544 F.2d 198
STONEWALL INSURANCE COMPANY, Plaintiff-Appellee,
Salome D. LOPEZ, Basilaesa Lopez, and Jesse Reyes Moreno,
United States Court of Appeals,
Dec. 16, 1976.
Warren N. Weir, John F. Scarzafava, San Antonio, Tex., John Petry, H. C. Petry, Jr., Carrizo Springs, Tex., for defendants-appellants.
Stanley M. Kaufman, Herbert Garon, Jr., Dallas, Tex., for plaintiff-appellee.
Appeal from the United States District Court for the Western District of Texas.
Before COLEMAN, GOLDBERG and GEE, Circuit Judges.

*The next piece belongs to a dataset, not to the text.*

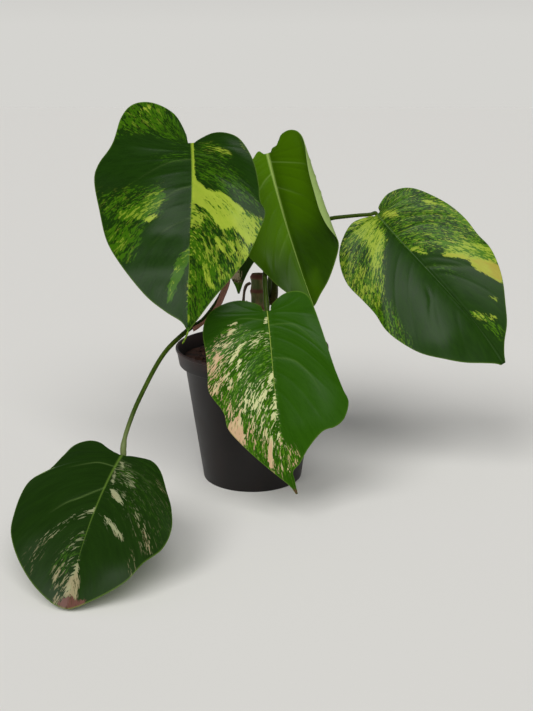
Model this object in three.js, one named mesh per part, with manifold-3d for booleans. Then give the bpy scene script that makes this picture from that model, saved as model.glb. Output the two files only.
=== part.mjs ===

This case arises from an August 23, 1974 automobile accident in which Richard R. Lopez was killed. The deceased's parents, Salome D. Lopez and Basilaesa Lopez, filed a state-court action against Jesse Reyes Moreno, claiming his negligence caused the accident. When Moreno claimed that he was insured by Stonewall Insurance Company, Stonewall brought this declaratory action in federal court, naming the Lopezes and Moreno as defendants. Stonewall claimed that the accident occurred before Moreno obtained the insurance. The district court reached the merits, accepted Stonewall's contention, and rendered judgment accordingly.1 On appeal, appellants do not challenge the district court's resolution of the merits but assert solely that the amount in controversy does not exceed the jurisdictional minimum of $10,000. See 28 U.S.C. § 1332. We affirm.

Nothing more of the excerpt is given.